Kings - Lowlanders, czyli rewanż za finał PFL
Mecz miał dodatkowy smaczek, bo spotkały się drużyny, które grały ze sobą w ubiegłorocznym finale PFL. Wówczas niespodziewanie zwyciężyli Lowlanders, którzy teraz też zaskoczyli rywali.
Po pierwszej połowie (dwie kwarty) niewiele wskazywało na sukces gości. Pierwsze przyłożenie zdobył Paweł Szmit. Duży udział w tym sukcesie miał Jan Szwej. Najpierw rajdem przez pół boiska wypracował dobrą sytuację; w kolejnej akcji skutecznie zblokował rywala, ułatwiając bieg koledze z drużyny.
W drugiej kwarcie gospodarze dołożyli następny touchdown - Szwej dopełnił formalności po krótkim biegu (12:0). Chwilę wcześniej efektowne, dalekie podanie Mateusza Wiechecia złapał Tomasz Skowroński. Po obu przyłożeniach krakowianom nie udało się zdobyć dodatkowych punktów (nieudane podwyższenia), co okazało się ważne w końcowym rozrachunku.

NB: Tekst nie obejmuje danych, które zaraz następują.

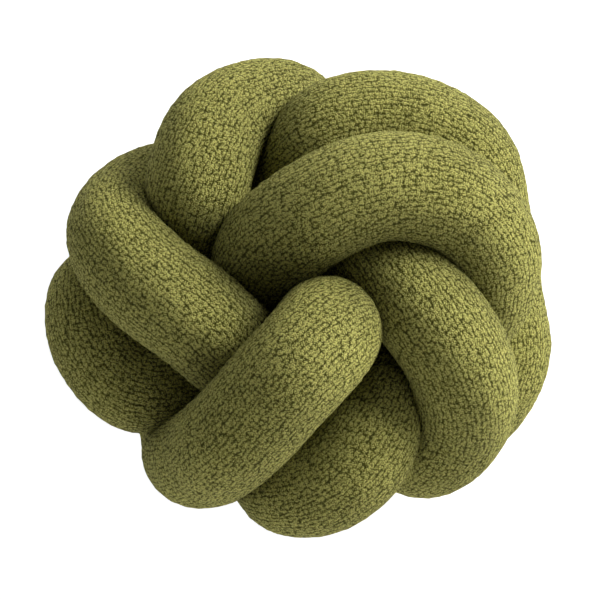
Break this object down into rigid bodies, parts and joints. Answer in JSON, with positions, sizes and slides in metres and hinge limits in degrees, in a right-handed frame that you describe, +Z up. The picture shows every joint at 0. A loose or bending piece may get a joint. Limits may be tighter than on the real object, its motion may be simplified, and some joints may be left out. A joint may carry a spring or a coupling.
{
  "type": "knot cushion",
  "caption": "Round cushion made of a thick stuffed knit tube tied into a ball-like knot.",
  "frame": {"origin": "centre of the bounding box's base, on the surface that the cushion rests on", "axes": "+Z up out of the cushion's face, +Y towards the top of the picture, +X to the right in the picture"},
  "size_m": [0.329, 0.3048, 0.2661],
  "materials": {
    "knit": "pebbly olive green knit, matte"
  },
  "bodies": {
    "root": {"knotted_tube": "knit"}
  },
  "joints": []
}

Zwrot akcji po przerwie. Lowlanders zaskoczyli Kings
Po przerwie przyjezdni zagrali znacznie skuteczniej. W trzeciej kwarcie objęli prowadzenie. Kluczowe były okoliczności drugiego przyłożenia, po których objęli prowadzenie. Najpierw niespodziewanie przejęli piłkę w środkowej strefie, a następnie wyszła im niesamowita akcja podaniowa przez ponad pół boiska. Wykorzystali też oba podwyższenia i było 12:14.
Gospodarze błyskawicznie odpowiedzieli, także w efektownym stylu. Na początku IV kwarty Skowroński złapał krótkie podanie Wiechecia, przebiegł z piłką ponad pół boiska! Próba podwyższenia za 2 pkt była nieudana, wynik brzmiał 18:14.
Gościom do sukcesu wystarczało jedno przyłożenie, dopięli swego dzięki akcji Krzysztofa Nosowa. Tej straty miejscowi już nie odrobili.
Po 7 kolejkach Kings zajmują ostatnie, 4. miejsce, ostatnie w grupie południowej (3 zwycięstwa, 4 porażki). Do zakończenia rundy zasadniczej pozostało im jedno spotkanie.